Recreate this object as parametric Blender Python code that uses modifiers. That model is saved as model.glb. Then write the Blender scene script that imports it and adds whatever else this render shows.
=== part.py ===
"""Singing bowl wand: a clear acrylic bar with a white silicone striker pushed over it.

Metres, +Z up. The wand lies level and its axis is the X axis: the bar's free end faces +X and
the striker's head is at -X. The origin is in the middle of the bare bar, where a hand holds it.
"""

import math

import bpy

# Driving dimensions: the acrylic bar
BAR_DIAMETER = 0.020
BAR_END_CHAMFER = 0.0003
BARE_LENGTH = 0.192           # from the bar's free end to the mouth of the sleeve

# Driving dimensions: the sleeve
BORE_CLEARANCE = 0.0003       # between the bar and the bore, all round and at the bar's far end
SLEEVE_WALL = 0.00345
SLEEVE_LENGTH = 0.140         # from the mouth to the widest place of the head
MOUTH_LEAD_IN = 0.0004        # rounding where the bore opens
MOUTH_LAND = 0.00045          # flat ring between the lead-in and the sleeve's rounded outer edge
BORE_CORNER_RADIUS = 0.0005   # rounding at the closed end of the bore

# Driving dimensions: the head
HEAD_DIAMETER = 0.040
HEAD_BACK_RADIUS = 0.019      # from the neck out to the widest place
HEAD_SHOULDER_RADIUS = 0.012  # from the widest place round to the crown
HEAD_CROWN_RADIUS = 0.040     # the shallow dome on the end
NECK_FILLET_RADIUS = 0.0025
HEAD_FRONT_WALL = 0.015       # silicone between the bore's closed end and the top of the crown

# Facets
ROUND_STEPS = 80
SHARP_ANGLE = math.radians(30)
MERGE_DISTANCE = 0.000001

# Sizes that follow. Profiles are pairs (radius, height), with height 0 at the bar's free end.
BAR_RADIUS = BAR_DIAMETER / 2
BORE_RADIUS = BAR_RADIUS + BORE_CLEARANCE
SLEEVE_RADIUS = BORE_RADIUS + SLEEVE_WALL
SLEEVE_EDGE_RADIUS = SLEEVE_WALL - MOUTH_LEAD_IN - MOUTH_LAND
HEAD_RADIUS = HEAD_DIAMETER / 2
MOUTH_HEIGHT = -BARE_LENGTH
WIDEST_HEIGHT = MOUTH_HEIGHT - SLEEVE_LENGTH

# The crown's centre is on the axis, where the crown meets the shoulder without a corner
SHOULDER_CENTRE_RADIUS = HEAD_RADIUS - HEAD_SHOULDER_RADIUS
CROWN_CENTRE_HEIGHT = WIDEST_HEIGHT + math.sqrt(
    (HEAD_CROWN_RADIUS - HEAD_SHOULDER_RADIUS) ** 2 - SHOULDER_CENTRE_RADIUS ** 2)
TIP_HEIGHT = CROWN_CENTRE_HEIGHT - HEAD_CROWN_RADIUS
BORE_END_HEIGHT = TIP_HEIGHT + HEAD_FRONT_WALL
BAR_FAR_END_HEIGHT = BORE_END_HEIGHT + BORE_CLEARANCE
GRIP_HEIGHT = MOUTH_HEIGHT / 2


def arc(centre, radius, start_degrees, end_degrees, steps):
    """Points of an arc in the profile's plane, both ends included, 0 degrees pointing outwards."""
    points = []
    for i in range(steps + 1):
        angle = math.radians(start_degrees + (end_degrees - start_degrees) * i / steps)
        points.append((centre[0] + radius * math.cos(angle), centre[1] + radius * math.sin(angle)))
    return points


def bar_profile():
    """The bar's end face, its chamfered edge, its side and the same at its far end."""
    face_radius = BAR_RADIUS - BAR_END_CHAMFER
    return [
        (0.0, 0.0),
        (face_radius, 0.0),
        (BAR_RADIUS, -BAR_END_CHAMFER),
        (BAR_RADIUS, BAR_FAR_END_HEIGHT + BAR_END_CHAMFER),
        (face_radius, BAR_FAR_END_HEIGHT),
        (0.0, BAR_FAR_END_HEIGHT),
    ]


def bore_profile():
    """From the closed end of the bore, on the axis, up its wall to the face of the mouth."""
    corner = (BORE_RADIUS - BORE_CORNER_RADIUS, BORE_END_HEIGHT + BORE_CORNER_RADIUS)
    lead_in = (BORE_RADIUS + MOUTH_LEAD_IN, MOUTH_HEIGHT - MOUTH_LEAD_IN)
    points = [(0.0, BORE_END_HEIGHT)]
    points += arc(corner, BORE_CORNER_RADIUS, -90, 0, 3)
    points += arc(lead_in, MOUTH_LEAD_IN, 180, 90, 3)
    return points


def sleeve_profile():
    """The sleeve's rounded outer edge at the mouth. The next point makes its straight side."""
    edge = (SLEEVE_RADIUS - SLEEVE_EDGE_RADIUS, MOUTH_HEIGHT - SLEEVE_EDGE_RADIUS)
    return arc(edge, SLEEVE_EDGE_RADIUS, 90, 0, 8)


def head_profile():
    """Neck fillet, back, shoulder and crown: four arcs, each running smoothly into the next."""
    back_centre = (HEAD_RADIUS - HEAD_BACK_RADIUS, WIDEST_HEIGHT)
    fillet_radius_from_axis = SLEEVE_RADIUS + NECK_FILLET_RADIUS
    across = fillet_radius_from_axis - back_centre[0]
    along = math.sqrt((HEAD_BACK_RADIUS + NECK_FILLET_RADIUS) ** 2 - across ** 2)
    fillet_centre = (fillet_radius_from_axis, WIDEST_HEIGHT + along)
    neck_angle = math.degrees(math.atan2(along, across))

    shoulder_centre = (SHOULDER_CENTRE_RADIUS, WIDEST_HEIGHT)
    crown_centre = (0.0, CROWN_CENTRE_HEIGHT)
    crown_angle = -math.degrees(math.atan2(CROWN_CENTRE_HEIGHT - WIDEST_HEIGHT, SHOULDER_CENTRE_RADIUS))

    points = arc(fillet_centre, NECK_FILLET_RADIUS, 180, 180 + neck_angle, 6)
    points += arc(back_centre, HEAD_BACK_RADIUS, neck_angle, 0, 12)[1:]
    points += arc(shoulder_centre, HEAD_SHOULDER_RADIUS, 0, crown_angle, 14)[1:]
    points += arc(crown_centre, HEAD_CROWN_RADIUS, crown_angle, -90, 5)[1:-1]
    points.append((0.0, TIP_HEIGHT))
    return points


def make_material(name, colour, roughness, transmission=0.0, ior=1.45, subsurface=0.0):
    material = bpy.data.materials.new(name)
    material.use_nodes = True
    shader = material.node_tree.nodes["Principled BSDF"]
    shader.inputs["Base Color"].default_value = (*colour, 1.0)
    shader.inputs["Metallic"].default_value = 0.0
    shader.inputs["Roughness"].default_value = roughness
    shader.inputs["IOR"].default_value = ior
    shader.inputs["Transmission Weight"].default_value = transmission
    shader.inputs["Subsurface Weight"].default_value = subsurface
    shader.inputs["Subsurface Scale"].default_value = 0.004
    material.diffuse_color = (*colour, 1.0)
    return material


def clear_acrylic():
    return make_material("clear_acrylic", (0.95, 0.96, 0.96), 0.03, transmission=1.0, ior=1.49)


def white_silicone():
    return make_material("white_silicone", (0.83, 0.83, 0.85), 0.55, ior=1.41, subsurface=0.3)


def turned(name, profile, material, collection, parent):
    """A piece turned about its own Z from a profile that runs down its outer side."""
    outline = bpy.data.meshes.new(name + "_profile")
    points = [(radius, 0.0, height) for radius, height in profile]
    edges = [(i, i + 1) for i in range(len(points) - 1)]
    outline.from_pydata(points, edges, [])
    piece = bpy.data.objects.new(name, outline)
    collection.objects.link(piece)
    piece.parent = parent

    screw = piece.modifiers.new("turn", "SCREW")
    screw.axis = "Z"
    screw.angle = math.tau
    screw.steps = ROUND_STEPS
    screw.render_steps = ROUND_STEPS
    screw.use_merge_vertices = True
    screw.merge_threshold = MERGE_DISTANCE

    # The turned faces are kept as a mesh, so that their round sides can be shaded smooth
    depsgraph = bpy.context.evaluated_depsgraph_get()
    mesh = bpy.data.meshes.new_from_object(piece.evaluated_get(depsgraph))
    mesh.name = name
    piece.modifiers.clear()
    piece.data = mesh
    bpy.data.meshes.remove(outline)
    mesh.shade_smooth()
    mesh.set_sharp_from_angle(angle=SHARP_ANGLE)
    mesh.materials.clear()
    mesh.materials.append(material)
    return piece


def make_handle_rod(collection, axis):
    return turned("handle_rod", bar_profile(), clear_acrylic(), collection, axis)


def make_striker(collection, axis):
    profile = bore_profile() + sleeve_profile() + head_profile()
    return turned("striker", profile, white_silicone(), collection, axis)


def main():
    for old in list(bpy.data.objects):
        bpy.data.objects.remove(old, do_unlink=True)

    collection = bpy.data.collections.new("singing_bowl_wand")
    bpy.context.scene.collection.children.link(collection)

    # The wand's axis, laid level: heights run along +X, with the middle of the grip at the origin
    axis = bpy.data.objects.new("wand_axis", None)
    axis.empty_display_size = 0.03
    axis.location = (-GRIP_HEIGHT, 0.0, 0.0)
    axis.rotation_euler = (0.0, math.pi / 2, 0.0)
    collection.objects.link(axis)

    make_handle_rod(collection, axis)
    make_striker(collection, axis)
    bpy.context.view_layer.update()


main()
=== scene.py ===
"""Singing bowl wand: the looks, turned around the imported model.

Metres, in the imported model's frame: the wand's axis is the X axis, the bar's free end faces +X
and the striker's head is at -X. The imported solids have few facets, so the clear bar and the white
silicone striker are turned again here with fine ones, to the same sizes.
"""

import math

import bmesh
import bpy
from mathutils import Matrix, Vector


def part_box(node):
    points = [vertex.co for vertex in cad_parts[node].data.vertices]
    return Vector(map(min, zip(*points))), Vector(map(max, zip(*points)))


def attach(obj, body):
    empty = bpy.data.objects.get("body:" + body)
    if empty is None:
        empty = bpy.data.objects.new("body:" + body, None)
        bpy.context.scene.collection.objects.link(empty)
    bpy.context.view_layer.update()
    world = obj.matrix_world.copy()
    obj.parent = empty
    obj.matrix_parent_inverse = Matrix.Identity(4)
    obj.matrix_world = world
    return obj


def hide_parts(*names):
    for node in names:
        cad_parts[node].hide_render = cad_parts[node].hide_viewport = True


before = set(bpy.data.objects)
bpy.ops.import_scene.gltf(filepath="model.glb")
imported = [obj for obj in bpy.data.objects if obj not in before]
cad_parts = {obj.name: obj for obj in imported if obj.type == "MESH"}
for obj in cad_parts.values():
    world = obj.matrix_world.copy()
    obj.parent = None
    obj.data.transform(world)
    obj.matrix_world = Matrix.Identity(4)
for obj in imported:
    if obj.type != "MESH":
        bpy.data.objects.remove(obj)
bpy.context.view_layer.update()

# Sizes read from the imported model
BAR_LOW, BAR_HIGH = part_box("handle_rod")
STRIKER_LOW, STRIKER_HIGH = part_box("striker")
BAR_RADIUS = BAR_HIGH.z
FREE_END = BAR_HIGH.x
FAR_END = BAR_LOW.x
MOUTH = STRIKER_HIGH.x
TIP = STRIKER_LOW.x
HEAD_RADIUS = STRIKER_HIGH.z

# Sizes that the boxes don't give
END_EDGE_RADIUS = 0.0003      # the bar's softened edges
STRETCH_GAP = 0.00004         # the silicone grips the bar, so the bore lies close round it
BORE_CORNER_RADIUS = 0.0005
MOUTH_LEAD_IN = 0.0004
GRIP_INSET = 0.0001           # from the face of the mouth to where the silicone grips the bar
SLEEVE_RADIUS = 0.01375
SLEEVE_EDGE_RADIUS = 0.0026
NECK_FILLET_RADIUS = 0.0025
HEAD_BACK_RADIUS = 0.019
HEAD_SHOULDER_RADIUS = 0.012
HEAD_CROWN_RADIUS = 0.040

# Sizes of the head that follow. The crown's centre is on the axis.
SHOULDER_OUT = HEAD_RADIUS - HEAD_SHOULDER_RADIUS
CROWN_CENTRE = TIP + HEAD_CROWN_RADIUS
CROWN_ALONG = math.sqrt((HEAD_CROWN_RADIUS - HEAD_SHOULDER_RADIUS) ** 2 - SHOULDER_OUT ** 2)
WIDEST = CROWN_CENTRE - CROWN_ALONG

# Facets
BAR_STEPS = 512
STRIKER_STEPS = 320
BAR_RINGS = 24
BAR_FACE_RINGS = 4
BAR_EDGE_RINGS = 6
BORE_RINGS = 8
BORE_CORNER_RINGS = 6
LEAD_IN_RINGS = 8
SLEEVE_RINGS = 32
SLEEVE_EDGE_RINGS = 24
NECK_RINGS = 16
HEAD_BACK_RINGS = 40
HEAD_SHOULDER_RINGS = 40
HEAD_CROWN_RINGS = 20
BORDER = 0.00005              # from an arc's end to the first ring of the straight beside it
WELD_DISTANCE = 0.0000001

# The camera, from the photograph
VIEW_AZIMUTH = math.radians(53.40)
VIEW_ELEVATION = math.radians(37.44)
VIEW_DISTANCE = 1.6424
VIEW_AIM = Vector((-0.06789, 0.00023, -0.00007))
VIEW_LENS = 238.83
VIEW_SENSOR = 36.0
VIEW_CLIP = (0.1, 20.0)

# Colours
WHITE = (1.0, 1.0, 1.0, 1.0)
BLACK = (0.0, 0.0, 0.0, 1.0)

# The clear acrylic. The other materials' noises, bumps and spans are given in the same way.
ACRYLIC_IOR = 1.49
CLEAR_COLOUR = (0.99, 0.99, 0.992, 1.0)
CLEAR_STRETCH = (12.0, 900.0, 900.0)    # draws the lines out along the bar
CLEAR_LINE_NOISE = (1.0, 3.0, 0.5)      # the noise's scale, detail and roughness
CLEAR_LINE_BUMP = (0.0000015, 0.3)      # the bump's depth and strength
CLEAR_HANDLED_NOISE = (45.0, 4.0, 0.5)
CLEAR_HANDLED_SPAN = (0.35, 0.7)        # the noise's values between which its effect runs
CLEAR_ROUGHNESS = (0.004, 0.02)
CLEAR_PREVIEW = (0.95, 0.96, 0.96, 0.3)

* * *

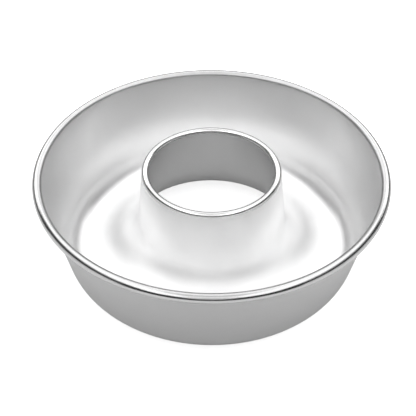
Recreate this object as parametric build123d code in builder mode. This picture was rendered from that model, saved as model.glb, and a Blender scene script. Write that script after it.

> _Problem to solve_
The lines to transcribe begin at the line with "in imported if" and end at the line with "HEAD_RADIUS = STRIKER_HIGH.z"; copy them exactly, both ends included.

> _Written response_
cad_parts = {obj.name: obj for obj in imported if obj.type == "MESH"}
for obj in cad_parts.values():
    world = obj.matrix_world.copy()
    obj.parent = None
    obj.data.transform(world)
    obj.matrix_world = Matrix.Identity(4)
for obj in imported:
    if obj.type != "MESH":
        bpy.data.objects.remove(obj)
bpy.context.view_layer.update()

# Sizes read from the imported model
BAR_LOW, BAR_HIGH = part_box("handle_rod")
STRIKER_LOW, STRIKER_HIGH = part_box("striker")
BAR_RADIUS = BAR_HIGH.z
FREE_END = BAR_HIGH.x
FAR_END = BAR_LOW.x
MOUTH = STRIKER_HIGH.x
TIP = STRIKER_LOW.x
HEAD_RADIUS = STRIKER_HIGH.z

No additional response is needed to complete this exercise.